### Directions for this task
Exactly the lines from the one that contains "Model this object" to the one that contains "stands on Z = 0.", both lines included, should be copied, and no others.

### Records provided
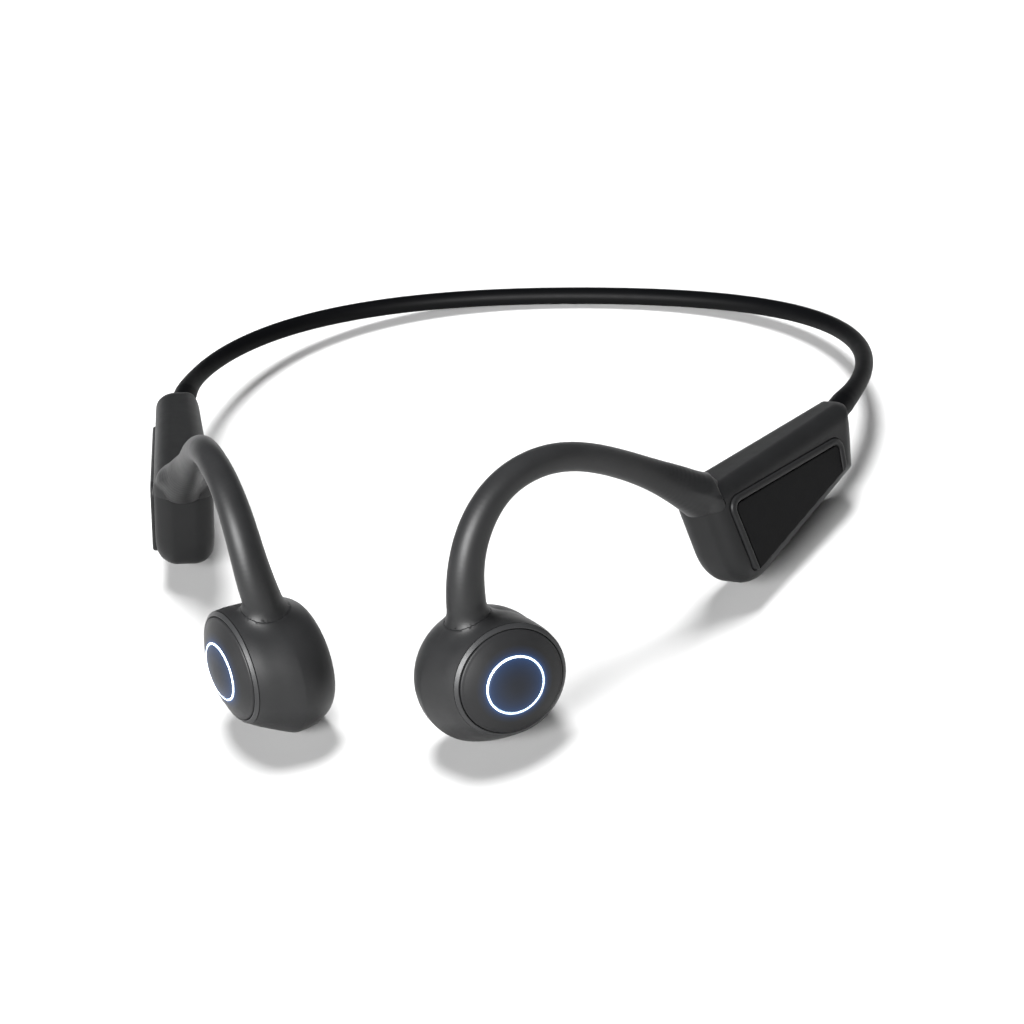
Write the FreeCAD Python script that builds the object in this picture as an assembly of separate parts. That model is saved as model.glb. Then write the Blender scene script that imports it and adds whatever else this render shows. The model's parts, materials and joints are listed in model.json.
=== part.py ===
"""Bone conduction headphones: a wire-cored neckband, two pods, two ear hooks and two transducer capsules.

The headset lies on a flat surface at z = 0. +X is the wearer's left, -Y is the front, where the capsules
are, and +Z is up. The origin is the middle of the footprint. Everything that has a twin is drawn once, on
the wearer's left, and mirrored in the plane x = 0. Lengths are in millimetres and angles in degrees.
"""
import FreeCAD, Part
import math
import os

V = FreeCAD.Vector

# Neckband: half of its centre line is one Bezier curve, from the pod to the middle of the nape.
BAND_POLES = [V(75.1, 20.3, 15.9), V(75.4, 22.4, 16.3), V(89.0, 80.3, 1.95), V(0, 80.3, 1.95)]
BAND_RUNS = 9
BAND_RADIUS = 1.95
BAND_TAIL = 7.0
BAND_WIRE_RADIUS = 0.45
BAND_CABLE_RADIUS = 0.55
BAND_CABLE_OFFSET = 1.25
BAND_SHARE = 0.499
COLLAR_SET_IN = 2.0
COLLAR_LENGTH = 7.0
COLLAR_RADIUS = 2.8

# Pod: a flat tapered case that stands on edge, splayed outwards to the rear and leaning out at the foot.
POD_ORIGIN = V(57.0, -27.9, 16.4)
POD_SPLAY = 21.0
POD_LEAN = 12.0
POD_LENGTH = 48.0
POD_FRONT_TOP = 11.4
POD_NOSE = -1.9
POD_FRONT_FOOT = -14.2
POD_CHIN = 10.0
POD_REAR_TOP = 3.0
POD_REAR_FOOT = -10.2
POD_REAR_SLANT = 7.5
POD_OUTER = 4.9
POD_INNER_FRONT = -6.4
POD_INNER_REAR = -2.9
POD_TOP_EDGE = 3.4
POD_FOOT_EDGE = 4.6
POD_FOOT_EDGE_STEP = 1.4
POD_FOOT_EDGE_TAPER = 1.4
POD_WALL = 1.4
POD_PARTING = 6.5

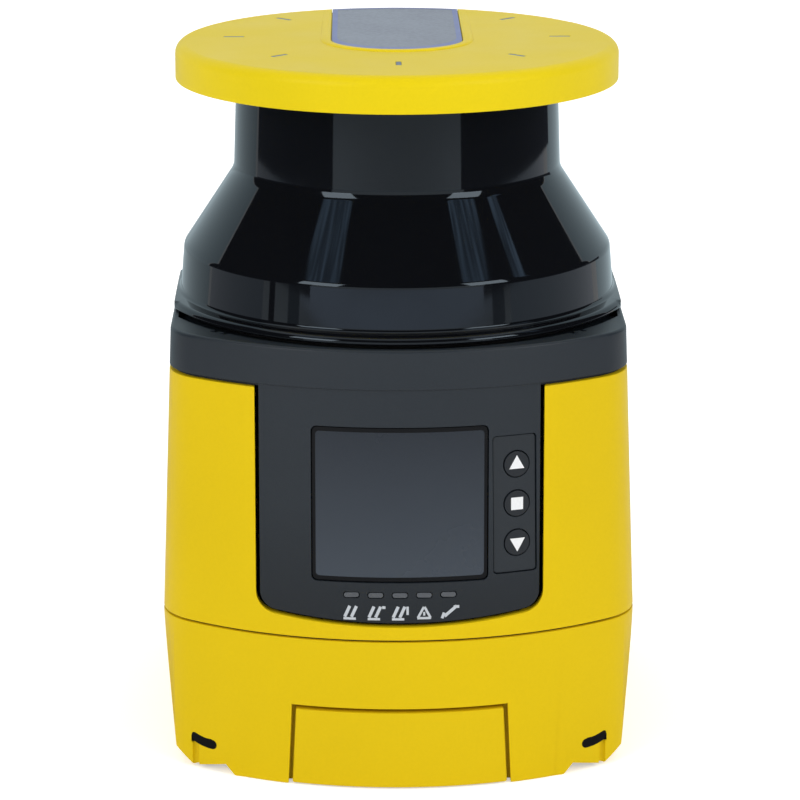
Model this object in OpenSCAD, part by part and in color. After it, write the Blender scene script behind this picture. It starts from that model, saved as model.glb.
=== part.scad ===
// Compact safety laser scanner: a stepped optical window and a round cap on a
// bowed two-part housing with display, keys, plug connectors and memory module.
// The scan axis is Z, the front faces -Y, and the base stands on Z = 0.

/* [Housing] */
// Width of the housing at its seam
body_w = 102; // [101:0.5:103]
// Depth of the housing at its seam
body_d = 112.5; // [110:0.5:122]
// Radius of the bowed front wall
front_r = 75; // [74:0.5:76]
// Radius of the two rear corners
rear_corner_r = 8; // [7:0.5:10]
// Height of the lower housing
base_h = 33; // [32:0.5:38]
// Height of the upper housing
shell_h = 53.4; // [53:0.2:60]
// Height of the collar above the upper housing
collar_h = 9.2; // [8.8:0.1:12]
// Inward lean of the upper walls for each millimetre of height
draft = 0.0375; // [0.02:0.0025:0.045]
// Inward lean of the lower flanks for each millimetre below the seam
flank_draft = 0.0875; // [0.02:0.0025:0.1]
// Wall thickness of both housings
wall = 2.8; // [2.4:0.1:3.2]
// Height of the seam between the housings, which the gasket fills
seam_gap = 0.4; // [0.2:0.1:0.8]

/* [Base] */
// Half width of the foot that the scanner stands on
foot_half_w = 35.4; // [33:0.2:36]
// Height of the notches beside the foot
notch_lift = 2.2; // [1:0.1:3]
// Height of the corners' lower edges above the foot
corner_lift = 0.5; // [0.4:0.1:1]
// Height of the slots that show the corner screws
slot_h = 1.6; // [1.4:0.1:2]
// Height of the slots above the base
slot_z = 5.6; // [5:0.1:7]
// Radius of the round pocket behind each slot
slot_r = 4.2; // [4:0.1:4.6]
// Half width of the connector bay at the rear
bay_half_w = 36; // [33:0.5:37]
// Depth of the connector bay
bay_d = 18.5; // [17:0.5:20]
// Height of the connector bay
bay_h = 26.5; // [25:0.5:27]

/* [Memory module] */
// Half width of the module's face at its top
memory_top_w = 22.1; // [20:0.1:23]
// Half width of the module's face at its foot
memory_foot_w = 23; // [21:0.1:24]
// Height of the module's top edge above the base
memory_h = 17.1; // [16:0.1:18]
// Dark gap around the module's face
memory_gap = 0.8; // [0.5:0.1:1]
// Thickness of the module's face at its edges
memory_face_t = 2.6; // [2:0.1:3]
// Half width of the tray behind the face
tray_half_w = 18; // [16:0.5:19]
// Depth of the tray
tray_d = 20; // [18:0.5:22]
// Running clearance around the tray
slide_gap = 0.35; // [0.3:0.05:0.5]

/* [Bezel] */
// Half width of the display panel
panel_half_w = 29.6; // [29:0.1:30.6]
// Height of the panel's lowest point above the base
panel_z = 36.9; // [36.6:0.1:38]
// Radius of the panel's bowed lower edge
panel_bow_r = 200; // [150:10:400]
// Radius of the panel's lower corners
panel_corner_r = 3.7; // [3:0.1:5]
// Gap between the bezel and the yellow housing
panel_gap = 0.8; // [0.3:0.05:0.9]
// How far the panel lies below the housing's surface
panel_sink = 0.4; // [0.2:0.1:0.8]
// Thickness of the panel and the collar
panel_t = 2.2; // [2:0.1:2.4]
// Width of the display opening
display_w = 37.2; // [34:0.2:37.2]
// Height of the display opening
display_h = 33.4; // [30:0.2:33.6]
// Height of the display's centre above the base
display_z = 62.4; // [62:0.1:63]
// Radius of the display opening's corners
display_corner_r = 1.2; // [0.6:0.1:2]
// Thickness of the display lens
lens_t = 1.4; // [1:0.1:1.6]

/* [Keys and lamps] */
// Width of the keypad strip
strip_w = 9.8; // [9.4:0.1:9.8]
// Height of the keypad strip
strip_h = 29.8; // [29:0.2:32]
// Turn of the keypad strip about the front wall's centre
strip_angle = 19.3; // [19:0.1:19.6]
// Spacing of the keys
key_pitch = 8.5; // [8.2:0.1:9]
// Sideways place of the keys on the strip
key_dx = 0.5; // [0:0.1:0.6]
// Radius of the key caps
key_r = 2.8; // [2.4:0.1:3]
// Running clearance around a key
key_gap = 0.15; // [0.12:0.01:0.2]
// Travel of the keys
key_travel = 0.6; // [0.4:0.05:0.7]
// Spacing of the five status lamps
lamp_pitch = 5.1; // [4.6:0.1:5.4]
// Width of a status lamp
lamp_w = 3.2; // [2.6:0.1:3.6]
// Height of a status lamp
lamp_h = 1.1; // [0.9:0.1:1.4]
// Height of the status lamps above the base
lamp_z = 43; // [42.6:0.1:43.4]

/* [Optical window] */
// Radius of the flange that seats on the collar
flange_r = 51; // [50.5:0.1:52]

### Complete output
Model this object in OpenSCAD, part by part and in color. After it, write the Blender scene script behind this picture. It starts from that model, saved as model.glb.
=== part.scad ===
// Compact safety laser scanner: a stepped optical window and a round cap on a
// bowed two-part housing with display, keys, plug connectors and memory module.
// The scan axis is Z, the front faces -Y, and the base stands on Z = 0.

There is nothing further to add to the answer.